# start of Data extract

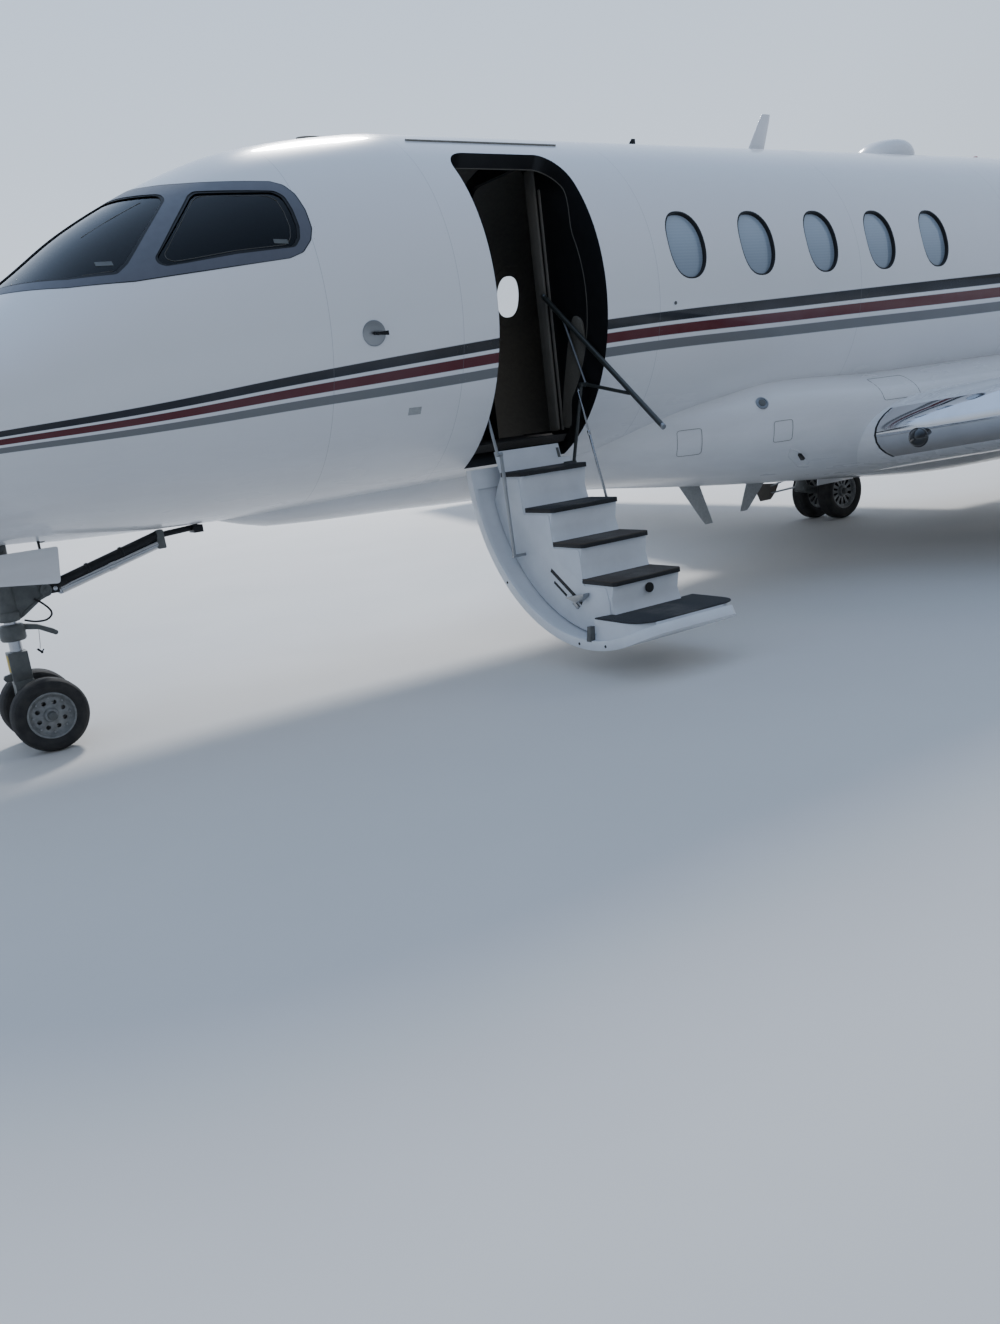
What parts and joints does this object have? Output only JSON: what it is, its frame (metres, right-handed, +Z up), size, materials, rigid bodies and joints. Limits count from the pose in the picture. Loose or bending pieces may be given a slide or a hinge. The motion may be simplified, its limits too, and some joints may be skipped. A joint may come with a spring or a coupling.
{
  "type": "business jet",
  "caption": "Twin-engine business jet on its landing gear with the cabin airstair open, control surfaces, fans and wheels free to move.",
  "frame": {"origin": "on the ground under the centre of the bounding box, with the tyres on z = 0", "axes": "+X towards the nose, +Y to port (the door side), +Z up"},
  "size_m": [18.97, 22.05, 6.38],
  "materials": {
    "paint": "gloss",
    "cabin_trim": "matte",
    "floor_panel": "matte",
    "cockpit_trim": "matte",
    "cockpit_glass": "polished",
    "cabin_glass": "polished",
    "gear_metal": "satin",
    "polished_metal": "polished",
    "dark_metal": "satin",
    "fan_metal": "satin",
    "tyre": "matte"
  },
  "bodies": {
    "airframe": {"nose_section": "paint", "forward_fuselage": "paint", "mid_fuselage": "paint", "tail_cone": "paint", "wing_fairing": "paint", "wing_left": "paint", "wing_right": "paint", "flap_left": "paint", "flap_right": "paint", "nacelle_left": "paint", "nacelle_right": "paint", "fin": "paint", "tailplane": "paint", "nose_gear_door": "paint", "crown_blade_aerial": "paint", "crown_dome_aerial": "paint", "belly_aerial_forward": "paint", "belly_aerial_aft": "paint", "crew_bulkhead": "cabin_trim", "cabin_partition": "cabin_trim", "galley_cabinet": "cabin_trim", "cabin_floor": "floor_panel", "cockpit_interior": "cockpit_trim", "windshield_left": "cockpit_glass", "windshield_right": "cockpit_glass", "cockpit_side_window_left": "cockpit_glass", "cockpit_side_window_right": "cockpit_glass", "cabin_windows_left": "cabin_glass", "cabin_windows_right": "cabin_glass", "nose_gear_leg": "gear_metal", "main_gear_leg_left": "gear_metal", "main_gear_leg_right": "gear_metal", "nose_gear_brace": "polished_metal", "engine_core_left": "dark_metal", "engine_core_right": "dark_metal"},
    "airstair": {"airstair_shell": "paint", "airstair_steps": "paint"},
    "rail_post": {"rail_post": "dark_metal"},
    "handrail": {"handrail": "dark_metal"},
    "rail_rod": {"rail_rod": "polished_metal"},
    "stay_upper": {"stay_upper": "polished_metal"},
    "stay_lower": {"stay_lower": "polished_metal"},
    "nose_steering": {"nose_gear_fork": "polished_metal"},
    "nose_wheels": {"nose_wheel_left": "tyre", "nose_wheel_right": "tyre"},
    "main_wheels_left": {"main_wheel_left_inner": "tyre", "main_wheel_left_outer": "tyre"},
    "main_wheels_right": {"main_wheel_right_inner": "tyre", "main_wheel_right_outer": "tyre"},
    "fan_left": {"fan_left": "fan_metal"},
    "fan_right": {"fan_right": "fan_metal"},
    "rudder": {"rudder": "paint"},
    "elevators": {"elevator_left": "paint", "elevator_right": "paint"},
    "aileron_left": {"aileron_left": "paint"},
    "aileron_right": {"aileron_right": "paint"}
  },
  "joints": [
    {"name": "airstair_hinge", "type": "hinge", "parent": "airframe", "child": "airstair", "pos_m": [4.543, 0.48, 1.16], "axis": [1, 0, 0], "range_deg": [0, 114.5]},
    {"name": "rail_post_pivot", "type": "hinge", "parent": "airstair", "child": "rail_post", "pos_m": [4.219, 0.66, 1.118], "axis": [1, 0, 0], "range_deg": [-106.8, 0]},
    {"name": "handrail_pivot", "type": "hinge", "parent": "rail_post", "child": "handrail", "pos_m": [4.183, 0.815, 1.587], "axis": [1, 0, 0], "range_deg": [0, 92.8]},
    {"name": "rail_rod_pivot", "type": "hinge", "parent": "airstair", "child": "rail_rod", "pos_m": [4.24, 0.992, 0.862], "axis": [1, 0, 0], "range_deg": [-136.1, 0]},
    {"name": "stay_upper_pivot", "type": "hinge", "parent": "airframe", "child": "stay_upper", "pos_m": [4.905, 0.762, 1.49], "axis": [1, 0, 0], "range_deg": [-74, 0]},
    {"name": "stay_lower_pivot", "type": "hinge", "parent": "airstair", "child": "stay_lower", "pos_m": [4.881, 0.85, 0.63], "axis": [1, 0, 0], "range_deg": [0, 13.7]},
    {"name": "nose_steering", "type": "hinge", "parent": "airframe", "child": "nose_steering", "pos_m": [7.595, 0, 0.6], "axis": [0, 0, 1], "range_deg": [-60, 60]},
    {"name": "nose_wheel_spin", "type": "hinge", "parent": "nose_steering", "child": "nose_wheels", "pos_m": [7.525, 0, 0.198], "axis": [0, 1, 0], "continuous": true},
    {"name": "main_wheel_spin_left", "type": "hinge", "parent": "airframe", "child": "main_wheels_left", "pos_m": [-0.639, 1.42, 0.28], "axis": [0, 1, 0], "continuous": true},
    {"name": "main_wheel_spin_right", "type": "hinge", "parent": "airframe", "child": "main_wheels_right", "pos_m": [-0.639, -1.42, 0.28], "axis": [0, 1, 0], "continuous": true},
    {"name": "fan_spin_left", "type": "hinge", "parent": "airframe", "child": "fan_left", "pos_m": [-3.665, 1.76, 2.69], "axis": [1, 0, 0], "continuous": true},
    {"name": "fan_spin_right", "type": "hinge", "parent": "airframe", "child": "fan_right", "pos_m": [-3.665, -1.76, 2.69], "axis": [1, 0, 0], "continuous": true},
    {"name": "rudder_hinge", "type": "hinge", "parent": "airframe", "child": "rudder", "pos_m": [-8.54613, 0, 5.165], "axis": [-0.3408, 0, 0.9401], "range_deg": [-25, 25]},
    {"name": "elevator_hinge", "type": "hinge", "parent": "airframe", "child": "elevators", "pos_m": [-8.545, 0, 4.02], "axis": [0, 1, 0], "range_deg": [-20, 15]},
    {"name": "aileron_hinge_left", "type": "hinge", "parent": "airframe", "child": "aileron_left", "pos_m": [-1.60246, 8.725, 1.6762], "axis": [-0.1257, 0.9882, 0.0876], "range_deg": [-18, 18]},
    {"name": "aileron_hinge_right", "type": "hinge", "parent": "airframe", "child": "aileron_right", "pos_m": [-1.60246, -8.725, 1.6762], "axis": [0.1257, 0.9882, -0.0876], "range_deg": [-18, 18]}
  ],
  "couplings": [
    {"joint": "rail_post_pivot", "follows": "airstair_hinge", "ratio": -0.9319},
    {"joint": "handrail_pivot", "follows": "airstair_hinge", "ratio": 0.8096},
    {"joint": "rail_rod_pivot", "follows": "airstair_hinge", "ratio": -1.1878},
    {"joint": "stay_upper_pivot", "follows": "airstair_hinge", "ratio": -0.6454},
    {"joint": "stay_lower_pivot", "follows": "airstair_hinge", "ratio": 0.1188},
    {"joint": "aileron_hinge_right", "follows": "aileron_hinge_left", "ratio": -1}
  ]
}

# end of Data extract

▶ _Given request_
Reproduce all of the data exactly as given.

▶ _Output of the task_
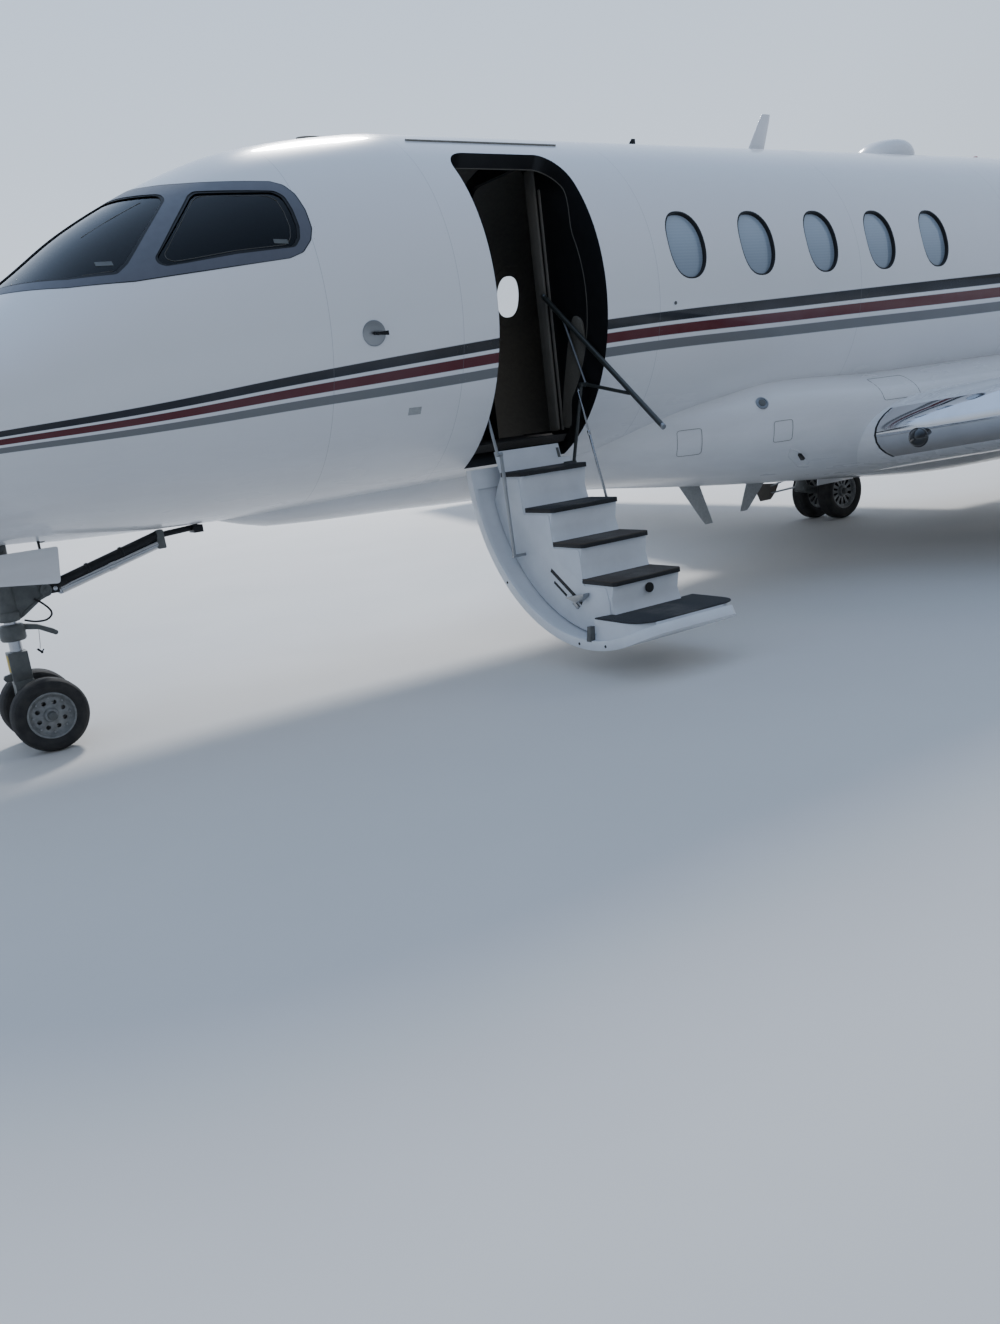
What parts and joints does this object have? Output only JSON: what it is, its frame (metres, right-handed, +Z up), size, materials, rigid bodies and joints. Limits count from the pose in the picture. Loose or bending pieces may be given a slide or a hinge. The motion may be simplified, its limits too, and some joints may be skipped. A joint may come with a spring or a coupling.
{
  "type": "business jet",
  "caption": "Twin-engine business jet on its landing gear with the cabin airstair open, control surfaces, fans and wheels free to move.",
  "frame": {"origin": "on the ground under the centre of the bounding box, with the tyres on z = 0", "axes": "+X towards the nose, +Y to port (the door side), +Z up"},
  "size_m": [18.97, 22.05, 6.38],
  "materials": {
    "paint": "gloss",
    "cabin_trim": "matte",
    "floor_panel": "matte",
    "cockpit_trim": "matte",
    "cockpit_glass": "polished",
    "cabin_glass": "polished",
    "gear_metal": "satin",
    "polished_metal": "polished",
    "dark_metal": "satin",
    "fan_metal": "satin",
    "tyre": "matte"
  },
  "bodies": {
    "airframe": {"nose_section": "paint", "forward_fuselage": "paint", "mid_fuselage": "paint", "tail_cone": "paint", "wing_fairing": "paint", "wing_left": "paint", "wing_right": "paint", "flap_left": "paint", "flap_right": "paint", "nacelle_left": "paint", "nacelle_right": "paint", "fin": "paint", "tailplane": "paint", "nose_gear_door": "paint", "crown_blade_aerial": "paint", "crown_dome_aerial": "paint", "belly_aerial_forward": "paint", "belly_aerial_aft": "paint", "crew_bulkhead": "cabin_trim", "cabin_partition": "cabin_trim", "galley_cabinet": "cabin_trim", "cabin_floor": "floor_panel", "cockpit_interior": "cockpit_trim", "windshield_left": "cockpit_glass", "windshield_right": "cockpit_glass", "cockpit_side_window_left": "cockpit_glass", "cockpit_side_window_right": "cockpit_glass", "cabin_windows_left": "cabin_glass", "cabin_windows_right": "cabin_glass", "nose_gear_leg": "gear_metal", "main_gear_leg_left": "gear_metal", "main_gear_leg_right": "gear_metal", "nose_gear_brace": "polished_metal", "engine_core_left": "dark_metal", "engine_core_right": "dark_metal"},
    "airstair": {"airstair_shell": "paint", "airstair_steps": "paint"},
    "rail_post": {"rail_post": "dark_metal"},
    "handrail": {"handrail": "dark_metal"},
    "rail_rod": {"rail_rod": "polished_metal"},
    "stay_upper": {"stay_upper": "polished_metal"},
    "stay_lower": {"stay_lower": "polished_metal"},
    "nose_steering": {"nose_gear_fork": "polished_metal"},
    "nose_wheels": {"nose_wheel_left": "tyre", "nose_wheel_right": "tyre"},
    "main_wheels_left": {"main_wheel_left_inner": "tyre", "main_wheel_left_outer": "tyre"},
    "main_wheels_right": {"main_wheel_right_inner": "tyre", "main_wheel_right_outer": "tyre"},
    "fan_left": {"fan_left": "fan_metal"},
    "fan_right": {"fan_right": "fan_metal"},
    "rudder": {"rudder": "paint"},
    "elevators": {"elevator_left": "paint", "elevator_right": "paint"},
    "aileron_left": {"aileron_left": "paint"},
    "aileron_right": {"aileron_right": "paint"}
  },
  "joints": [
    {"name": "airstair_hinge", "type": "hinge", "parent": "airframe", "child": "airstair", "pos_m": [4.543, 0.48, 1.16], "axis": [1, 0, 0], "range_deg": [0, 114.5]},
    {"name": "rail_post_pivot", "type": "hinge", "parent": "airstair", "child": "rail_post", "pos_m": [4.219, 0.66, 1.118], "axis": [1, 0, 0], "range_deg": [-106.8, 0]},
    {"name": "handrail_pivot", "type": "hinge", "parent": "rail_post", "child": "handrail", "pos_m": [4.183, 0.815, 1.587], "axis": [1, 0, 0], "range_deg": [0, 92.8]},
    {"name": "rail_rod_pivot", "type": "hinge", "parent": "airstair", "child": "rail_rod", "pos_m": [4.24, 0.992, 0.862], "axis": [1, 0, 0], "range_deg": [-136.1, 0]},
    {"name": "stay_upper_pivot", "type": "hinge", "parent": "airframe", "child": "stay_upper", "pos_m": [4.905, 0.762, 1.49], "axis": [1, 0, 0], "range_deg": [-74, 0]},
    {"name": "stay_lower_pivot", "type": "hinge", "parent": "airstair", "child": "stay_lower", "pos_m": [4.881, 0.85, 0.63], "axis": [1, 0, 0], "range_deg": [0, 13.7]},
    {"name": "nose_steering", "type": "hinge", "parent": "airframe", "child": "nose_steering", "pos_m": [7.595, 0, 0.6], "axis": [0, 0, 1], "range_deg": [-60, 60]},
    {"name": "nose_wheel_spin", "type": "hinge", "parent": "nose_steering", "child": "nose_wheels", "pos_m": [7.525, 0, 0.198], "axis": [0, 1, 0], "continuous": true},
    {"name": "main_wheel_spin_left", "type": "hinge", "parent": "airframe", "child": "main_wheels_left", "pos_m": [-0.639, 1.42, 0.28], "axis": [0, 1, 0], "continuous": true},
    {"name": "main_wheel_spin_right", "type": "hinge", "parent": "airframe", "child": "main_wheels_right", "pos_m": [-0.639, -1.42, 0.28], "axis": [0, 1, 0], "continuous": true},
    {"name": "fan_spin_left", "type": "hinge", "parent": "airframe", "child": "fan_left", "pos_m": [-3.665, 1.76, 2.69], "axis": [1, 0, 0], "continuous": true},
    {"name": "fan_spin_right", "type": "hinge", "parent": "airframe", "child": "fan_right", "pos_m": [-3.665, -1.76, 2.69], "axis": [1, 0, 0], "continuous": true},
    {"name": "rudder_hinge", "type": "hinge", "parent": "airframe", "child": "rudder", "pos_m": [-8.54613, 0, 5.165], "axis": [-0.3408, 0, 0.9401], "range_deg": [-25, 25]},
    {"name": "elevator_hinge", "type": "hinge", "parent": "airframe", "child": "elevators", "pos_m": [-8.545, 0, 4.02], "axis": [0, 1, 0], "range_deg": [-20, 15]},
    {"name": "aileron_hinge_left", "type": "hinge", "parent": "airframe", "child": "aileron_left", "pos_m": [-1.60246, 8.725, 1.6762], "axis": [-0.1257, 0.9882, 0.0876], "range_deg": [-18, 18]},
    {"name": "aileron_hinge_right", "type": "hinge", "parent": "airframe", "child": "aileron_right", "pos_m": [-1.60246, -8.725, 1.6762], "axis": [0.1257, 0.9882, -0.0876], "range_deg": [-18, 18]}
  ],
  "couplings": [
    {"joint": "rail_post_pivot", "follows": "airstair_hinge", "ratio": -0.9319},
    {"joint": "handrail_pivot", "follows": "airstair_hinge", "ratio": 0.8096},
    {"joint": "rail_rod_pivot", "follows": "airstair_hinge", "ratio": -1.1878},
    {"joint": "stay_upper_pivot", "follows": "airstair_hinge", "ratio": -0.6454},
    {"joint": "stay_lower_pivot", "follows": "airstair_hinge", "ratio": 0.1188},
    {"joint": "aileron_hinge_right", "follows": "aileron_hinge_left", "ratio": -1}
  ]
}